The New Orleans Upper Central Business District, also known simply as Upper Central Business District, is a historic district of New Orleans, Louisiana which was listed on the National Register of Historic Places (NRHP) in 1990. The original listed area is roughly bounded by O'Keefe, Poydras, Convention Center Blvd., and the Expressway (B.R. 90). Along with the NRHP-listed New Orleans Lower Central Business District to the north, across the redeveloped Poydras Street, it is included within the larger New Orleans Central Business District area.

The original area listed in 1990 included more than 400 contributing buildings and one contributing site on 179 acre. This area combined two previously certified areas, the Warehouse District and the Lafayette Square District.

21 resources in the district were already separately listed on the National Register.
These included:
- Julia Street Row, 13 buildings constructed in 1832, NRHP-listed in 1977.
- Leeds Iron Foundry (1852), at 923 Tchoupitoulas St.
- Gallier Hall (1845), at 545 St. Charles Ave., also known as New Orleans City Hall
- St. Patrick's Church (1837), at 724 Camp St.
- Federal Fibre Mills Building (1904), at 1101 S. Peters St.
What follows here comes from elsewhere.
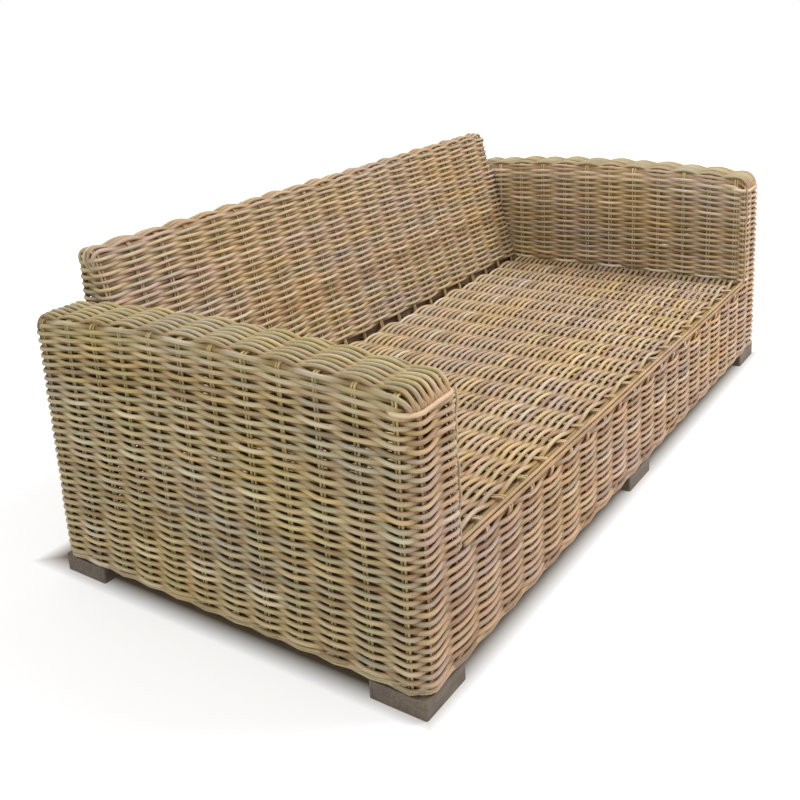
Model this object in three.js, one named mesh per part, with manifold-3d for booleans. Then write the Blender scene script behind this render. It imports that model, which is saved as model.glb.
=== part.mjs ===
// A woven rattan garden sofa without its cushions: two box arms, a seat deck, a raked back and six low feet.
// Millimetres. +X runs along the sofa to its right arm, +Y to its back, +Z up. The origin is the middle of
// the floor under it. Each woven skin is a panel on a timber frame; the frame carries all of them.
import * as THREE from "three";
import { mergeVertices } from "three/addons/utils/BufferGeometryUtils.js";
import Module from "manifold-3d";

// Driving dimensions of the whole sofa
const sofaLength = 2100;
const sofaDepth = 1020;
const backHeight = 752;
const armHeight = 632; // at the front and the back end of an arm
const armCrown = 24; // how far the middle of an arm rises over its ends
const armWidth = 150;
const seatHeight = 296;
const backDepthAtSeat = 188;
const backDepthAtTop = 70;

// The woven skins and the canes along their edges
const weaveThickness = 20; // a cane in front of the stakes, the stakes, and a cane behind them
const borderCane = 9;
const rimCane = 8.6;
const rimRadius = 11.5; // from the rounded front edge's centre to the middle of each rim cane
const rimCanes = 2;
const armCornerRadius = 44;
const armInnerCornerRadius = 6;
const armEndRadius = 12; // where the top strip turns down at the front and the back
const backTopRadius = 24;
const backEndRadius = 30;

// The weave's relief on the two broadest skins, the seat deck and the back's rear
const weaveRelief = 9; // from a cane that passes over the stakes down to one that passes under them
const deckStations = 20; // pairs of stakes, the outer ones at the arms
const deckRowPitch = 9.4;
const deckFirstRow = 16.3; // from the rim canes to the middle of the deck's first row
const rearStations = 20;
const rearStationInset = 15;
const skirtRows = 25;
const skirtRowPitch = 9;
const skirtFirstRow = 5.5; // from the border cane up to the middle of the first row
const upperRowPitch = 8.68;

// The timber frame under the skins
const railSize = 30;
const armRailHeight = 34;
const slatDepth = 28;
const bearerSpacing = 457;
const seatBearers = 3;

// The feet
const footHeight = 40;
const footLength = 140;
const footDepth = 130;
const footInset = 8;
const footEdgeRadius = 5;

// Clearance of curved or sloping faces that rest on each other, and the overrun of every cut
const fitGap = 0.3;
const overrun = 5;

// How finely the round stretches are stepped
const crownSteps = 16;
const cornerSteps = 6;
const caneSides = 16;

// Sizes that follow from those above
const halfLength = sofaLength / 2;
const halfDepth = sofaDepth / 2;
const armInnerFace = halfLength - armWidth;
const skirtBottom = footHeight + borderCane;
const outerFrameFace = halfLength - weaveThickness;
const innerFrameFace = armInnerFace + weaveThickness;
const frameDepth = halfDepth - weaveThickness;
const deckBottom = seatHeight - weaveThickness;
const seatRailBottom = deckBottom - railSize;
const baseRailTop = footHeight + railSize;
const backSkinTop = backHeight - weaveThickness;
const backRailBottom = backSkinTop - railSize;
const backInnerEnd = armInnerFace - weaveThickness;

// The back's front face leans from the seat up to the top
const backRake = (backDepthAtSeat - backDepthAtTop) / (backHeight - seatHeight);
const backFrontAt = (z) => halfDepth - backDepthAtSeat + (z - seatHeight) * backRake;
const backSkinDepth = weaveThickness * Math.hypot(1, backRake);
const backInsideAt = (z) => backFrontAt(z) + backSkinDepth + fitGap;

// The arm's top edge seen from the side: lowest at both ends, highest half way
const armTopAt = (y) => armHeight + armCrown * (1 - (y / halfDepth) ** 2);

// Colours and finishes
const finish = (color, roughness) => new THREE.MeshStandardMaterial({ color, roughness, metalness: 0 });
const weaveFinish = () => finish(0xa8956f, 0.75);
const deckFinish = () => finish(0xbfa274, 0.75);
const caneFinish = () => finish(0xb99b6c, 0.7);
const timberFinish = () => finish(0x8a6a4a, 0.8);
const footFinish = () => finish(0x7b6b5a, 0.7);

const sofa = new THREE.Group();

function place(name, geometry, material) {
  const mesh = new THREE.Mesh(geometry, material);
  mesh.name = name;
  sofa.add(mesh);
}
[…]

A boundary increase in 1993 added 23 contributing buildings and six non-contributing ones on 17 acre.

A second boundary increase in 2008 added two more contributing buildings on less than one acre. The twice-amended district includes 437 contributing buildings and 70 non-contributing ones, one contributing site and one non-contributing one, and three non-contributing structures.